### Challenge
Identify the lines holding "that" and copy them.

### Data
────

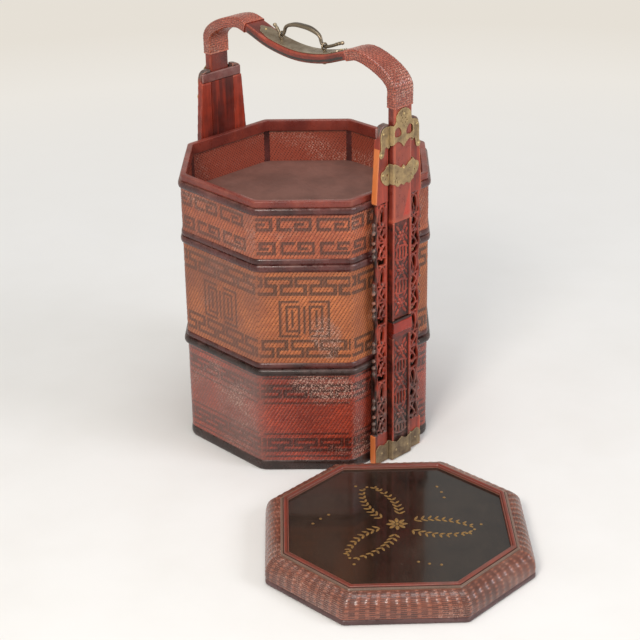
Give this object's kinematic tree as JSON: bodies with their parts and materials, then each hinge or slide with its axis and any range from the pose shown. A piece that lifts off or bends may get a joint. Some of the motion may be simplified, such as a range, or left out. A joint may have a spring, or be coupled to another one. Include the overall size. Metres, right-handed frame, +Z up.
{
  "type": "wedding basket",
  "caption": "Tall octagonal stacking basket with woven trays, carved uprights, a bentwood handle with a brass bail, and a lid lying beside it.",
  "frame": {"origin": "middle of the basket's underside, on the surface that it stands on", "axes": "+Z up, X from the back upright to the front upright in the plane of the handle, Y across it; the lid lies beside the basket towards +X and -Y"},
  "size_m": [0.7525, 0.553, 0.6247],
  "materials": {
    "dark_lacquer": "worn dark lacquer on wood",
    "brown_lacquer": "satin purple-brown lacquer on wood",
    "red_lacquer": "satin red lacquer on wood",
    "bright_red_lacquer": "bright red lacquer on wood",
    "orange_weave": "lacquered split bamboo weave",
    "pale_weave": "lacquered split bamboo weave",
    "red_weave": "lacquered split bamboo weave",
    "lid_weave": "ribbed bamboo weave",
    "floor_wood": "matt grey-brown board",
    "black_lacquer": "glossy black lacquer with gilt decoration",
    "cane": "lacquered cane wrap",
    "brass": "aged dull brass",
    "bronze": "dark patinated brass"
  },
  "bodies": {
    "frame_and_bottom_tray": {"base_band": "dark_lacquer", "bottom_woven_wall": "red_weave", "bottom_shoulder_rail": "dark_lacquer", "bottom_collar": "red_lacquer", "bottom_inner_frame": "brown_lacquer", "bottom_floor_board": "floor_wood", "front_right_wing": "red_lacquer", "front_left_wing": "red_lacquer", "front_cross_strip": "brown_lacquer", "front_back_board": "brown_lacquer", "front_cleat": "dark_lacquer", "front_base_peg": "bright_red_lacquer", "front_shoulder_peg": "bright_red_lacquer", "front_lower_carved_board": "red_lacquer", "front_separator_block": "bright_red_lacquer", "front_upper_carved_board": "red_lacquer", "front_cap_plate": "brass", "front_butterfly_plate": "brass", "front_foot_plate": "brass", "back_right_wing": "red_lacquer", "back_left_wing": "red_lacquer", "back_cross_strip": "brown_lacquer", "back_back_board": "brown_lacquer", "back_cleat": "dark_lacquer", "back_base_peg": "bright_red_lacquer", "back_shoulder_peg": "bright_red_lacquer", "back_lower_carved_board": "red_lacquer", "back_separator_block": "bright_red_lacquer", "back_upper_carved_board": "red_lacquer", "back_cap_plate": "brass", "back_butterfly_plate": "brass", "back_foot_plate": "brass", "bentwood_handle": "red_lacquer", "front_cane_wrap": "cane", "back_cane_wrap": "cane", "saddle_plate": "brass", "saddle_back_nail": "brass", "saddle_front_nail": "brass", "back_eye_post": "bronze", "front_eye_post": "bronze"},
    "middle_tray": {"middle_lower_rail": "brown_lacquer", "middle_woven_wall": "pale_weave", "middle_shoulder_rail": "brown_lacquer", "middle_collar": "red_lacquer", "middle_inner_frame": "brown_lacquer", "middle_floor_board": "floor_wood"},
    "top_tray": {"top_lower_rail": "brown_lacquer", "top_woven_wall": "orange_weave", "top_shoulder_rail": "brown_lacquer", "top_rim": "red_lacquer", "top_inner_frame": "brown_lacquer", "top_floor_board": "floor_wood"},
    "lid": {"lid_rim": "dark_lacquer", "lid_woven_skirt": "lid_weave", "lid_panel": "black_lacquer", "lid_moulding": "bright_red_lacquer", "lid_inner_ring": "brown_lacquer"},
    "bail": {"bail": "bronze"}
  },
  "joints": [
    {"name": "middle_tray_lift", "type": "slide", "parent": "frame_and_bottom_tray", "child": "middle_tray", "axis": [0, 0, 1], "range_m": [0, 0.04]},
    {"name": "top_tray_lift", "type": "slide", "parent": "middle_tray", "child": "top_tray", "axis": [0, 0, 1], "range_m": [0, 0.09]},
    {"name": "lid_lift", "type": "slide", "parent": "frame_and_bottom_tray", "child": "lid", "axis": [0, 0, 1], "range_m": [0, 0.12]},
    {"name": "bail_swing", "type": "hinge", "parent": "frame_and_bottom_tray", "child": "bail", "pos_m": [0, 0, 0.6004], "axis": [1, 0, 0], "range_deg": [-48, 48]}
  ]
}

────

### Exercise solution
Give this object's kinematic tree as JSON: bodies with their parts and materials, then each hinge or slide with its axis and any range from the pose shown. A piece that lifts off or bends may get a joint. Some of the motion may be simplified, such as a range, or left out. A joint may have a spring, or be coupled to another one. Include the overall size. Metres, right-handed frame, +Z up.
  "frame": {"origin": "middle of the basket's underside, on the surface that it stands on", "axes": "+Z up, X from the back upright to the front upright in the plane of the handle, Y across it; the lid lies beside the basket towards +X and -Y"},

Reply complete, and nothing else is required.